> _Set exercise_
Output, word for word, every line from the start of the listing down to and including the line that contains "BOARD_JOINTS = (-278.1, -167.5, -58.6, 55.0, 165.3)"; include nothing else.

## begin Data records

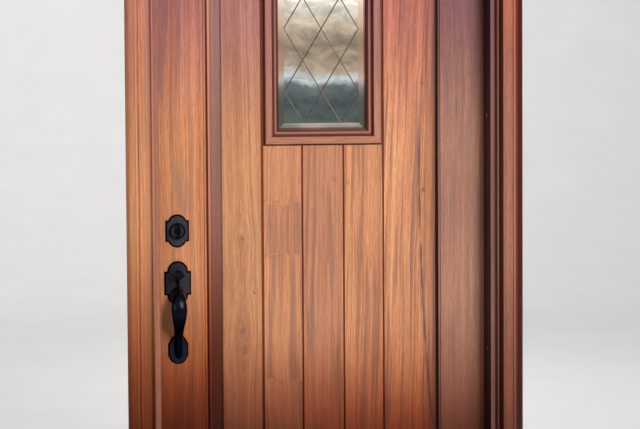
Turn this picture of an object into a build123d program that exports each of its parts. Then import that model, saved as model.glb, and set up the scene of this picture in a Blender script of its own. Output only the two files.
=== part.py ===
from build123d import *
import math
import os

# Panelled front door in its frame, for an opening in a wall.
# Frame of the model: millimetres, +Z up, +Y towards the room, -Y towards the street,
# +X towards the hinges.  Origin: centre of the underside of the sill.

# ------------------------------------------------------------------ driving dimensions
LEAF_W = 914.0            # leaf width (36 in)
LEAF_H = 2032.0           # leaf height (80 in)
LEAF_T = 44.5             # leaf thickness (1 3/4 in)
LEAF_Z0 = 44.0            # underside of the leaf above the underside of the sill
GAP = 3.0                 # gap between leaf edge and rabbet, sides and head

JAMB_D = 116.0            # jamb depth
JAMB_T = 32.0             # jamb thickness at the stop
STOP_H = 12.7             # height of the stop above the rabbet
SEAL_T = 6.0              # space for the compression seal between stop and leaf

CASING_T = 32.0           # casing thickness at its flat
CASING_W = 71.5           # casing width
CASING_SET = 14.2         # jamb edge left showing inside the casing

STILE_W = 138.0           # stiles, edge to inner arris
RAIL_TOP = 117.5          # top rail
RAIL_BOTTOM = 240.0       # bottom rail
BOARD_SINK = 4.0          # board face below the stile face, both sides
V_HALF = 3.0              # half width of a V joint
V_DEEP = 4.5              # depth of a V joint
BOARD_JOINTS = (-278.1, -167.5, -58.6, 55.0, 165.3)   # joint lines between boards, X

LITE_HALF_W = 159.6       # half width of the moulding round the glass
LITE_Z0 = LEAF_Z0 + 1280.5
LITE_H = 627.0
LITE_MOULD = 37.8         # moulding width, outer arris to glass opening
LITE_PROUD = 3.0          # moulding front in front of the stile face
LATTICE_HALF_W = 103.0    # half width of the lattice field
DIAMOND_W = 103.0
DIAMOND_H = 171.4
GLASS_HIDDEN = 11.0       # glass held behind the moulding on each side

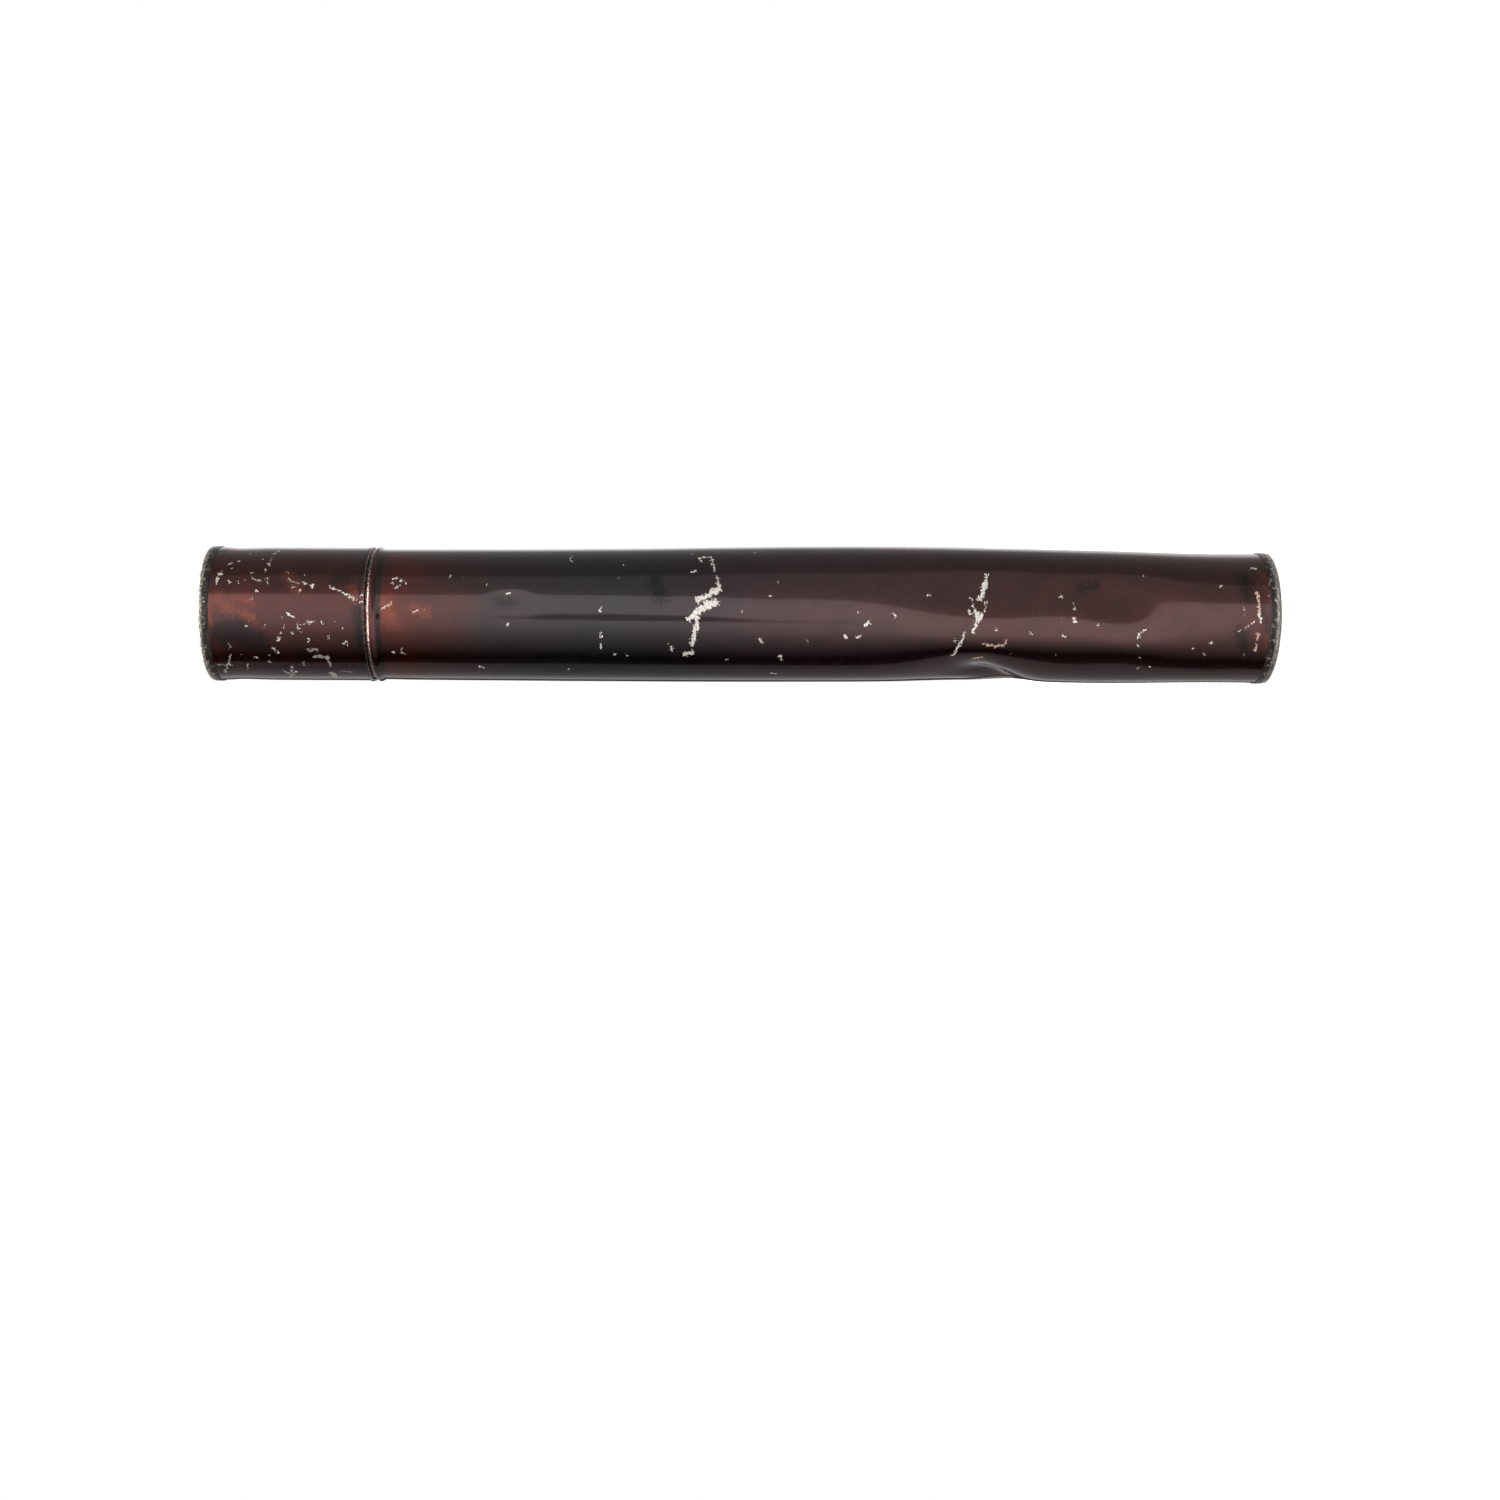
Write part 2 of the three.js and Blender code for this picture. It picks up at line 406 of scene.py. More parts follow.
BIG_FLAKE = [
    (699, 559.5, 711.6, 558.6, 1.2),
    (700, 559.5, 700.9, 563, 0.8),
    (711.6, 559.5, 714.3, 571, 1.0),
    (717, 575.5, 717.9, 583.6, 0.9),
    (718.8, 584.5, 718.8, 590.7, 2.0),
    (717.9, 589.8, 712, 591.5, 3.2),
    (711, 594, 698.2, 599.6, 2.1),
    (697.3, 597.9, 698.2, 603.2, 1.5),
    (715, 602.5, 707, 604, 4.1),
    (708, 606.5, 700, 609.5, 3.1),
    (701, 610.5, 688.9, 618.8, 2.4),
    (697, 608.5, 692, 614, 1.4),
    (697.3, 617, 696.4, 630, 2.0),
    (694.6, 630, 692, 645.2, 2.2),
    (691.6, 652.6, 684.5, 654.4, 2.6),
    (695.5, 570.7, 692.9, 572.5, 1.6),
    (692, 556.3, 692, 556.3, 0.9),
    (672, 647, 671.4, 650.5, 1.5),
    (667.9, 642.9, 667.9, 642.9, 0.8),
]
DENT_SCRATCHES = [
    (986.9, 572.5, 986.2, 580, 1.2),
    (985.8, 580, 983.5, 591, 2.4),
    (983.5, 591, 980.4, 597.2, 2.6),
    (985.8, 599.4, 985.3, 612.4, 0.7),
    (971.7, 596.1, 974.9, 610.2, 0.7),
    (969.5, 609.1, 970.6, 613.5, 1.3),
    (976, 611.3, 978.2, 618.9, 2.4),
    (981.4, 614.7, 979.4, 620.7, 1.8),
    (976, 621.1, 973.4, 630.8, 1.5),
    (964.1, 633, 953.3, 654.7, 1.3),
    (954.8, 639.5, 954.8, 639.5, 1.7),
]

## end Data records

> _Full response_
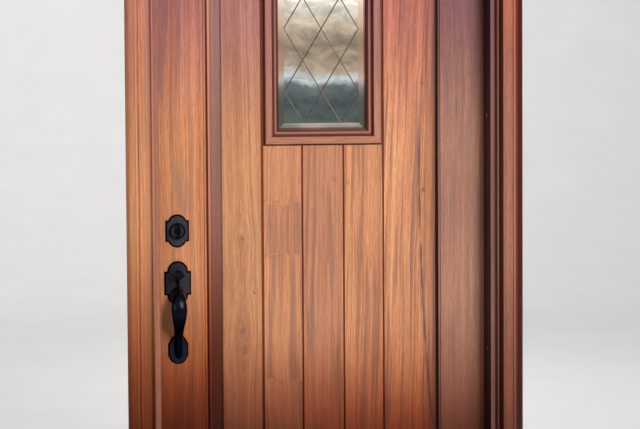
Turn this picture of an object into a build123d program that exports each of its parts. Then import that model, saved as model.glb, and set up the scene of this picture in a Blender script of its own. Output only the two files.
=== part.py ===
from build123d import *
import math
import os

# Panelled front door in its frame, for an opening in a wall.
# Frame of the model: millimetres, +Z up, +Y towards the room, -Y towards the street,
# +X towards the hinges.  Origin: centre of the underside of the sill.

# ------------------------------------------------------------------ driving dimensions
LEAF_W = 914.0            # leaf width (36 in)
LEAF_H = 2032.0           # leaf height (80 in)
LEAF_T = 44.5             # leaf thickness (1 3/4 in)
LEAF_Z0 = 44.0            # underside of the leaf above the underside of the sill
GAP = 3.0                 # gap between leaf edge and rabbet, sides and head

JAMB_D = 116.0            # jamb depth
JAMB_T = 32.0             # jamb thickness at the stop
STOP_H = 12.7             # height of the stop above the rabbet
SEAL_T = 6.0              # space for the compression seal between stop and leaf

CASING_T = 32.0           # casing thickness at its flat
CASING_W = 71.5           # casing width
CASING_SET = 14.2         # jamb edge left showing inside the casing

STILE_W = 138.0           # stiles, edge to inner arris
RAIL_TOP = 117.5          # top rail
RAIL_BOTTOM = 240.0       # bottom rail
BOARD_SINK = 4.0          # board face below the stile face, both sides
V_HALF = 3.0              # half width of a V joint
V_DEEP = 4.5              # depth of a V joint
BOARD_JOINTS = (-278.1, -167.5, -58.6, 55.0, 165.3)   # joint lines between boards, X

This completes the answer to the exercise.